Cowden Ward Jr. founded Freedom Flyers to pay homage to vets

Courtesy: Freedom Flyers.

FREDERICKSBURG, Texas – Cowden Ward Jr. died Saturday doing what he loved most: honoring veterans.

Ward was participating in an event hosted by the National Museum of the Pacific War in Fredericksburg, offering veterans rides in his beloved P-51 Mustang aircraft, when his plane went down in a parking lot of an apartment complex.

Ward and his passenger, only identified as a World War II veteran, both died in the crash. The National Transportation Safety Board is investigating what led to the crash, as friends of Ward said he was a highly experienced pilot who started flying when he was in high school.

Ward owned and piloted his P-51 Mustang, dubbing the aircraft "Pecos Bill."

Courtesy: Freedom Flyers.

While Ward was a civilian, he was passionate about honoring veterans.

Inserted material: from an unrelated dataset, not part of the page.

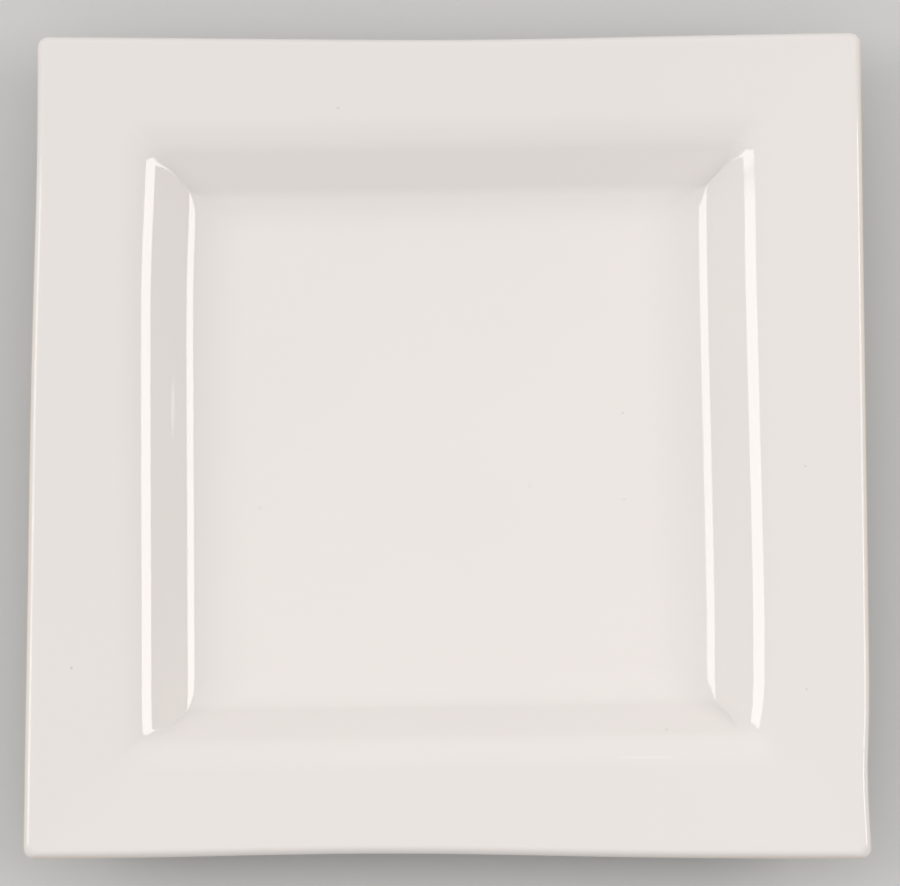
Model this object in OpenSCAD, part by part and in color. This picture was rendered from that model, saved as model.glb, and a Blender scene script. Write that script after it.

As a semi-retired pilot, he founded Freedom Flyers, which offers complimentary leisure flights to "WWII Veterans and Purple Heart Recipients to thank them for their service to our country, along with fly-over tributes at WWII Veterans' funerals and events," according to the group's website.

Kevin Lacey, a fellow pilot and friend, told KSAT that Ward funded that venture and similar ventures with his own money.

"Although he wasn't a vet himself, he did spend quite a bit of time trying to find ways to honor them," he said. "(Putting) a lot of his own time and expense in doing so."

Lacey said his longtime friend can only be described as selfless.

"We lost a really good man yesterday," Lacey said. "He was really passionate about thanking our World War II vets for their efforts, and (through) Freedom Flyers, offering any WWII vet he could find a ride in his P-51 Mustang."

Ward was well-known in the military community, giving more than 130 veterans a ride in his P-51.

"We would also like the family and friends of the veteran who took this final flight with Cowden to know our thoughts and prayers are with them, and we will never forget the great man who flew with Cowden on his final flight," a spokesperson for Freedom Flyers said.

It's unclear what fueled his passion for paying homage to veterans. However, Lacey said Ward partook in all things aviation-related, adding that Ward enjoyed sharing his love for aviation with others.

While the cause of the crash remains under investigation, Lacey said Ward never mentioned any mechanical issues with the plane and that Ward was a longtime pilot.